DATA SHOWN:
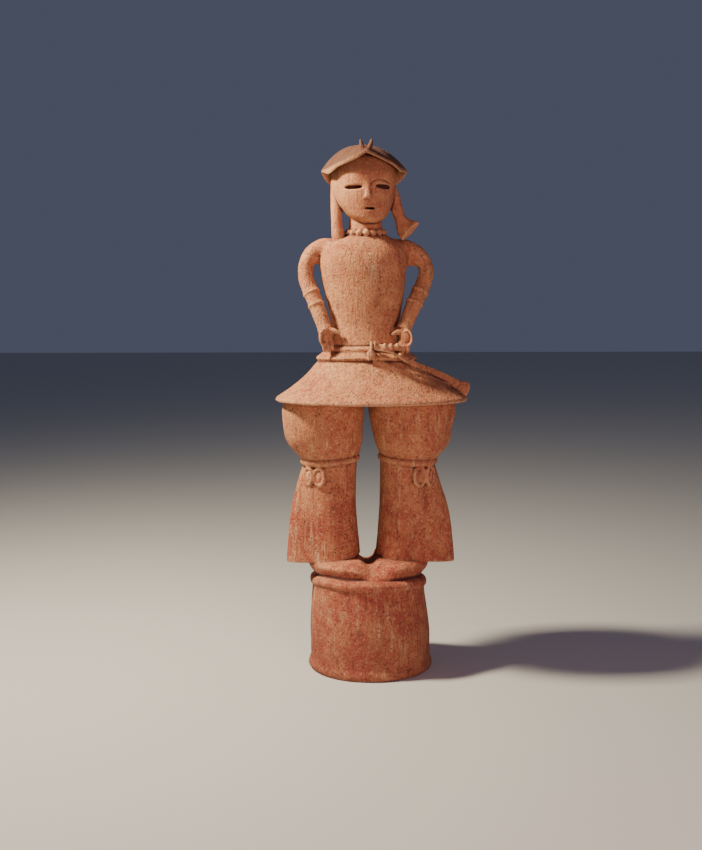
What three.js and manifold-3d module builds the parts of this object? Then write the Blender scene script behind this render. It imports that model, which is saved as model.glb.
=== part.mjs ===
// A haniwa: a hollow terracotta tomb figure of a standing man, fired in one piece with the clay cylinder that
// he stands on. He wears a brimmed cap, looped hair, a bead necklace, a belted jacket with a flaring hem, forearm
// guards, baggy trousers tied below the knee and a sword at his left hip. Millimetres, +Z up, the figure faces -Y.
import * as THREE from "three";
import { mergeVertices } from "three/addons/utils/BufferGeometryUtils.js";
import Module from "manifold-3d";

const wasm = await Module();
wasm.setup();

// ---------------------------------------------------------------- driving dimensions
const WALL = 14; // fired clay wall
const FOOTPRINT = { x: -10, y: 0 }; // moves the base's axis so that the origin is under the middle of the figure

const BASE = {
  bottomR: 146, ridgeR: 151, middleR: 145, topR: 137, bandR: 141.5, bandZ: 215, topZ: 240, lean: -4,
};
const KNEE_Z = 511; // the cord tied round each trouser leg
const HEM_Z = 653; // underside of the jacket's hem
const BELT = { bottomZ: 757, topZ: 784 };
const NECK = { x: -13, z: 1054, r: 42 };
const FACE = { x: -18, chinZ: 1077, capZ: 1183, frontY: -82 }; // from the chin up to the cap's edge
const HEAD_TURN = 0.1; // the head looks a little to the figure's left
const HAT = { x: -16, y: 4, topX: -22, topZ: 1258, sideZ: 1198, reach: 102, depth: 99, backDepth: 92 };

// ---------------------------------------------------------------- making shapes
const lerp = THREE.MathUtils.lerp;

// A smooth value of every column at t, through rows that start with their own t.
function along(rows, t) {
  const last = rows.length - 1;
  const i = THREE.MathUtils.clamp(rows.findIndex((r) => r[0] > t) - 1, 0, last - 1);
  const k = t >= rows[last][0] ? last - 1 : i;
  const [a, b] = [rows[k], rows[k + 1]];
  const [before, after] = [rows[Math.max(k - 1, 0)], rows[Math.min(k + 2, last)]];
  const span = b[0] - a[0];
  const u = THREE.MathUtils.clamp((t - a[0]) / span, 0, 1);
  return a.map((value, c) => {
    const slopeA = ((b[c] - before[c]) / (b[0] - before[0])) * span;
    const slopeB = ((after[c] - a[c]) / (after[0] - a[0])) * span;
    const rise = b[c] - value;
    return value + u * (slopeA + u * (3 * rise - 2 * slopeA - slopeB + u * (slopeA + slopeB - 2 * rise)));
  });
}

// A closed skin over rings of points, with each end closed to its middle.
function skin(rings) {
  const sides = rings[0].length;
  const points = rings.flat();
  const index = [];
  for (let r = 0; r + 1 < rings.length; r++)
    for (let s = 0; s < sides; s++) {
      const [a, b] = [r * sides + s, r * sides + ((s + 1) % sides)];
      index.push(a, b, b + sides, a, b + sides, a + sides);
    }
  for (const [ring, turn] of [[0, 1], [rings.length - 1, 0]]) {
    const middle = rings[ring].reduce((sum, p) => sum.add(p), new THREE.Vector3()).divideScalar(sides);
    points.push(middle);
    for (let s = 0; s < sides; s++) {
      const [a, b] = [ring * sides + s, ring * sides + ((s + 1) % sides)];
      index.push(points.length - 1, turn ? b : a, turn ? a : b);
    }
  }
  return new THREE.BufferGeometry().setFromPoints(points).setIndex(index);
}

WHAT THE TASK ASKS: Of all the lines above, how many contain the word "that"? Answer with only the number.

TASK SOLUTION: 4